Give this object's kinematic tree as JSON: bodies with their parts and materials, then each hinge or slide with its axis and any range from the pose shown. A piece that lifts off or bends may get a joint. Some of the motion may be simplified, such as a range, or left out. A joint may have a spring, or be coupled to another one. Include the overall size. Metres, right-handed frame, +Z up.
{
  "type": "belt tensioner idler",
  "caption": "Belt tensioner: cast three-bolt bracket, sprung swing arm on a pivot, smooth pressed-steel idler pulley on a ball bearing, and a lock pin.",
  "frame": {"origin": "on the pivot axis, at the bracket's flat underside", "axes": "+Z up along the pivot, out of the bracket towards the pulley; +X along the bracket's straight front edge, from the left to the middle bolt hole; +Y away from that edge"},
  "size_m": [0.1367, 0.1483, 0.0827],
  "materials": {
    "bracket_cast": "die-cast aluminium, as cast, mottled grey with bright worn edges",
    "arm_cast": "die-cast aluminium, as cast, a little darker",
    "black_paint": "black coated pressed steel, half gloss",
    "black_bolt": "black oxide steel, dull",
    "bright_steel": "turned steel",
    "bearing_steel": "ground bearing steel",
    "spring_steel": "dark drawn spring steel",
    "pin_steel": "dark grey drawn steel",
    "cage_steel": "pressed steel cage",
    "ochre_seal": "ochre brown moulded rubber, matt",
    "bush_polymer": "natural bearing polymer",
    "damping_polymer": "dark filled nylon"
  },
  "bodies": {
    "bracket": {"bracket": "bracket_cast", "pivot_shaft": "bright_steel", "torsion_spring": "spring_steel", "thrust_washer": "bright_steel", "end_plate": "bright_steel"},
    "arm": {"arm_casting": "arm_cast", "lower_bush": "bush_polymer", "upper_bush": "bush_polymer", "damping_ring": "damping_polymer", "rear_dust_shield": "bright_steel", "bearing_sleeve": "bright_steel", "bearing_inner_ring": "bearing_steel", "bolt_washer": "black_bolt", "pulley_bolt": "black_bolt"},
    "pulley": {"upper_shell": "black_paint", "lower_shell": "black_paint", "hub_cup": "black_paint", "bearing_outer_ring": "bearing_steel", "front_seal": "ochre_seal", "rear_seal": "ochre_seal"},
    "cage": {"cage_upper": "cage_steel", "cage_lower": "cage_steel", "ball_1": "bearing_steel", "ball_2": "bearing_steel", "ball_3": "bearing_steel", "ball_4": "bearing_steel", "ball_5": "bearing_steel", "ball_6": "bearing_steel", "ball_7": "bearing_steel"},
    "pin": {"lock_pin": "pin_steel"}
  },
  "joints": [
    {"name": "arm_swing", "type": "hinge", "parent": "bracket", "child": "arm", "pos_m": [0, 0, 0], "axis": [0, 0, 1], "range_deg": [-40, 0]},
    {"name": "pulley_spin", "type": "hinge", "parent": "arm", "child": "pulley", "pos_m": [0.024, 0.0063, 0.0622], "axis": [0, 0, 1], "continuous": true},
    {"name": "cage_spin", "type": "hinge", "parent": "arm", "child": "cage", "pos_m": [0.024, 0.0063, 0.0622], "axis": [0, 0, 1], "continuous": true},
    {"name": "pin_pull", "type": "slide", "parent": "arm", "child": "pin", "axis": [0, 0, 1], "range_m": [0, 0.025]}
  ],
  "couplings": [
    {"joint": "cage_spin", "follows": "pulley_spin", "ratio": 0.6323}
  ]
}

==

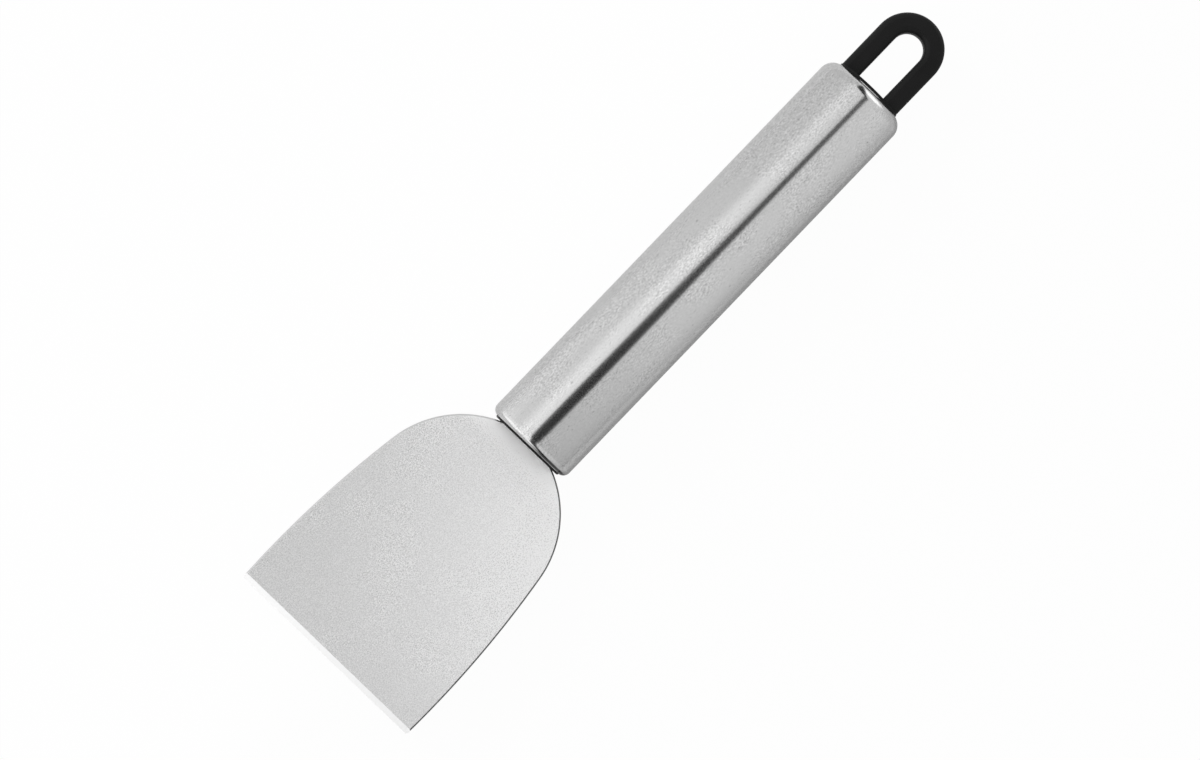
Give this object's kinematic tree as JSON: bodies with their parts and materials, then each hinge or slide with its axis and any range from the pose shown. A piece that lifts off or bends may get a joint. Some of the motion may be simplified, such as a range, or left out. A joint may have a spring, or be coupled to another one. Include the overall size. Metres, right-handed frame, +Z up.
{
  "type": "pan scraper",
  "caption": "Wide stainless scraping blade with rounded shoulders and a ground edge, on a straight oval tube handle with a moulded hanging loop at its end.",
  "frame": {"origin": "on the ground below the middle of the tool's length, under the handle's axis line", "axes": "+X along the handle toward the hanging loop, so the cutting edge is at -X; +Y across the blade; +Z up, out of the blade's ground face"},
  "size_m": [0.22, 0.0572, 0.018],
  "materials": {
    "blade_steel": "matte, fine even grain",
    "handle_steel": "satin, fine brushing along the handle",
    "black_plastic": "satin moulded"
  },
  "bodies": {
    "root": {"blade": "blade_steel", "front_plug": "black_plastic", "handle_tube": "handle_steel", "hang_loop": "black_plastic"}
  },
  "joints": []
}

--

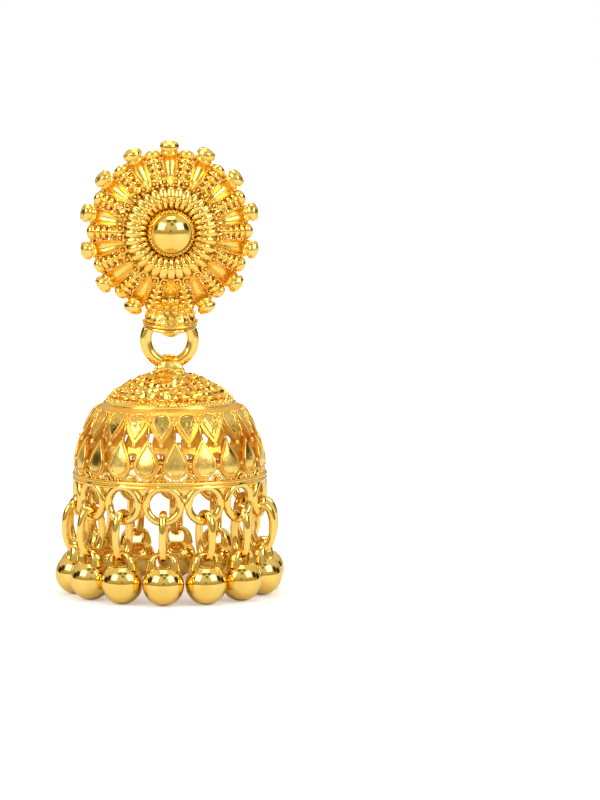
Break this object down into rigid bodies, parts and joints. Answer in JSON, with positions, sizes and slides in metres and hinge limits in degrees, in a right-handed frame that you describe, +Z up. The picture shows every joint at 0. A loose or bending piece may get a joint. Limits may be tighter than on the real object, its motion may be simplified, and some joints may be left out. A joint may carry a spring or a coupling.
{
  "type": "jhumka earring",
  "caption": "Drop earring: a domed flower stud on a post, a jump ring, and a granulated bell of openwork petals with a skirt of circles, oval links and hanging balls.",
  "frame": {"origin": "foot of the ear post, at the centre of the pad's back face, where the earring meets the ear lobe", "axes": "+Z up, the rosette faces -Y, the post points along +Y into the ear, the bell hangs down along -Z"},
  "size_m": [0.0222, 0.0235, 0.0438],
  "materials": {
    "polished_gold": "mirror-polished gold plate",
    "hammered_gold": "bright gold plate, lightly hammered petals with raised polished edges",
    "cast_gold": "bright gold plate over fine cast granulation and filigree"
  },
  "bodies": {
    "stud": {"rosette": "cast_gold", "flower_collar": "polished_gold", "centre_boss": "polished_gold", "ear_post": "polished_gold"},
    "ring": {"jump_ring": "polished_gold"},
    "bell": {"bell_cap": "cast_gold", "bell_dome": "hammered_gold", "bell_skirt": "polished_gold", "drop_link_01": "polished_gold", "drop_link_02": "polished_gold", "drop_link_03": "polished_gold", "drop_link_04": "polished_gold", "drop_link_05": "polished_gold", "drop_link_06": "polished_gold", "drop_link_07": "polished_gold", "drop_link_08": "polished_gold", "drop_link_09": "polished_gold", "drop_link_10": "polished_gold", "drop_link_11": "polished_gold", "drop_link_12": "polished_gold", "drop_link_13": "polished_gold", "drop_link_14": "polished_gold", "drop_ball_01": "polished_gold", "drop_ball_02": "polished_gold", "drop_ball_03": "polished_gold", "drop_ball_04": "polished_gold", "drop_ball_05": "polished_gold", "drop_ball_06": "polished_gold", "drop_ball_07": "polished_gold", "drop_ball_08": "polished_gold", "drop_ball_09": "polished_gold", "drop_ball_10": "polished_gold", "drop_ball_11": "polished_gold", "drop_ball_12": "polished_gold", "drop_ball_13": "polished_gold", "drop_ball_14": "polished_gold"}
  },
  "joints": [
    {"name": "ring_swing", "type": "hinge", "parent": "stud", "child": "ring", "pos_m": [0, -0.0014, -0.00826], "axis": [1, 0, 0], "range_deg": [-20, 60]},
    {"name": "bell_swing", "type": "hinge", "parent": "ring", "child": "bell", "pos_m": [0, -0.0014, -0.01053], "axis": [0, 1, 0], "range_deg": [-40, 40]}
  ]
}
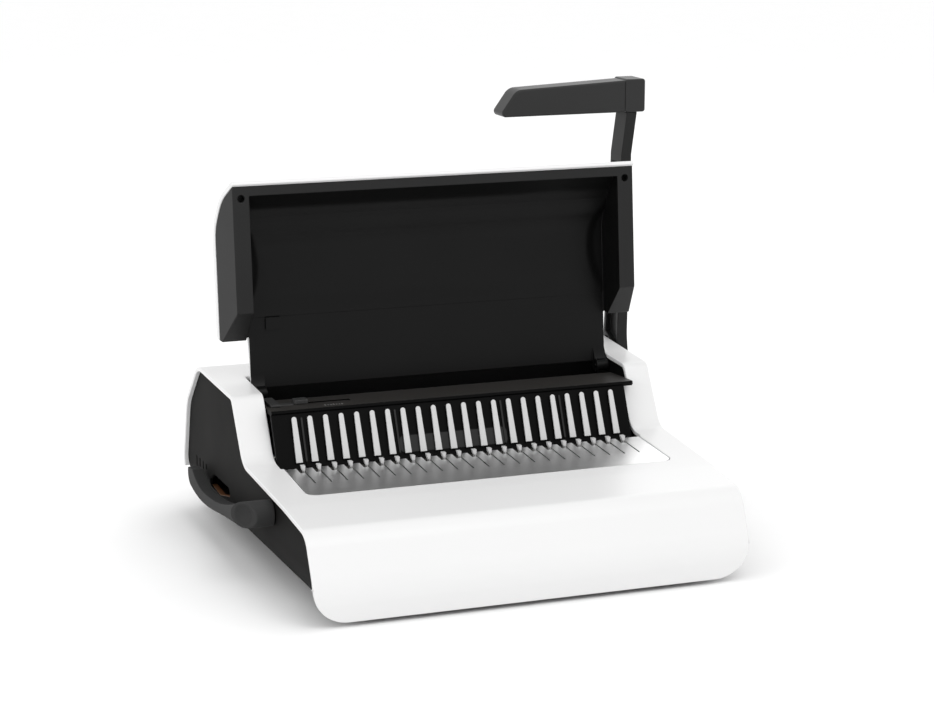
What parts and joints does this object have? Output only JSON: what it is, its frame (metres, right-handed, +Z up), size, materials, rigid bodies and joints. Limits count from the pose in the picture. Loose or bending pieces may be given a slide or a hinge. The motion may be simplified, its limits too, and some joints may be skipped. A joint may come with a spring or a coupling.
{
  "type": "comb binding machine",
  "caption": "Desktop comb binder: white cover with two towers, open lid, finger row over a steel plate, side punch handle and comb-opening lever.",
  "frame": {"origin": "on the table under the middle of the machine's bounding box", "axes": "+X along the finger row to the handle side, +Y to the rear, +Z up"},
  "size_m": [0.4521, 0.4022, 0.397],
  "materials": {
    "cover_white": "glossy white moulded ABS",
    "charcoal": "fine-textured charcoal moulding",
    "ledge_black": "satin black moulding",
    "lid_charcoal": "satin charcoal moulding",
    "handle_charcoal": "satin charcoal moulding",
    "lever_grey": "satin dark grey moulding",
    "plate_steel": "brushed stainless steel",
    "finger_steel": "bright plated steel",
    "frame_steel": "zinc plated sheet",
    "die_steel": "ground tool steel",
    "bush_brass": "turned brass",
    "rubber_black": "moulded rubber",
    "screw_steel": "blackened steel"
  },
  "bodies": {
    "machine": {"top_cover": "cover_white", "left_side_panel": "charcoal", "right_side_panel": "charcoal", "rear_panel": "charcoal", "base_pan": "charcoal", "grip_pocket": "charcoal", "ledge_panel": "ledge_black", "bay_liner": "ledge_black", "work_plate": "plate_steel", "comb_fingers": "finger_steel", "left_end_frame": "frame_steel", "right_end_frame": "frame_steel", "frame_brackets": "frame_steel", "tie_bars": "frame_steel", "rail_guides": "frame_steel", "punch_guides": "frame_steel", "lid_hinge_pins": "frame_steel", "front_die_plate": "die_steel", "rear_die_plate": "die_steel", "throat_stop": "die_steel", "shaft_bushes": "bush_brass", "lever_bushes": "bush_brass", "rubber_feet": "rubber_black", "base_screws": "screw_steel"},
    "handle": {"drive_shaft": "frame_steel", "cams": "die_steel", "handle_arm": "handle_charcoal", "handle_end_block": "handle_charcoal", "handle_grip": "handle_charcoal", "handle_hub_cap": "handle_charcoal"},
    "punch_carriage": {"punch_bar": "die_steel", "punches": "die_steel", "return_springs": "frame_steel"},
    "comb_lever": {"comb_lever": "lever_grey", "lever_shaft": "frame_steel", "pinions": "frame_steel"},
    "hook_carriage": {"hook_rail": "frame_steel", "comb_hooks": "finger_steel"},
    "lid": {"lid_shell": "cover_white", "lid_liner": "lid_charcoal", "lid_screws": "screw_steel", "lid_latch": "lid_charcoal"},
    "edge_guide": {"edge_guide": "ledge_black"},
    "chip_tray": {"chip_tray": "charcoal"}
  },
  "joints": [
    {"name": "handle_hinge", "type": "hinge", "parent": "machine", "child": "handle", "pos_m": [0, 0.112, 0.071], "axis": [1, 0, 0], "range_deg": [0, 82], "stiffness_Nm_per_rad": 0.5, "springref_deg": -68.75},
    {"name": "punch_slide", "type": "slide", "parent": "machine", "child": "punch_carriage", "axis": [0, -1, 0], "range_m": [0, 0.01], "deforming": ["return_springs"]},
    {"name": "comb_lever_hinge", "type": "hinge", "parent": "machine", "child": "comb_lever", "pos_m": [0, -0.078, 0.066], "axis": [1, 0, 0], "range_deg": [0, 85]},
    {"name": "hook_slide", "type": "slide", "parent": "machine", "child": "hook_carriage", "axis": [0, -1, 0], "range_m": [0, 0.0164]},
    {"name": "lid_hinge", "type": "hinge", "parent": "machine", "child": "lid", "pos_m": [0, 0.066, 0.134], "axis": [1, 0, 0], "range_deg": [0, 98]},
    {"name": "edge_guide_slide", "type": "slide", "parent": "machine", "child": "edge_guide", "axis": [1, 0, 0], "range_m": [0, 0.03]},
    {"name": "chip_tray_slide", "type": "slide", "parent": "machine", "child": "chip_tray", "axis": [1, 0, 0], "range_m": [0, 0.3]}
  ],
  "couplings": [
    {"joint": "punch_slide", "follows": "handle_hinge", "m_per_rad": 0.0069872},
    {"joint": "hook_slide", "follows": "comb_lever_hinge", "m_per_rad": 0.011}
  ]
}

§ What you need to do: Copy each line containing the word "bending" from the data.

§ Solution:
Break this object down into rigid bodies, parts and joints. Answer in JSON, with positions, sizes and slides in metres and hinge limits in degrees, in a right-handed frame that you describe, +Z up. The picture shows every joint at 0. A loose or bending piece may get a joint. Limits may be tighter than on the real object, its motion may be simplified, and some joints may be left out. A joint may carry a spring or a coupling.
What parts and joints does this object have? Output only JSON: what it is, its frame (metres, right-handed, +Z up), size, materials, rigid bodies and joints. Limits count from the pose in the picture. Loose or bending pieces may be given a slide or a hinge. The motion may be simplified, its limits too, and some joints may be skipped. A joint may come with a spring or a coupling.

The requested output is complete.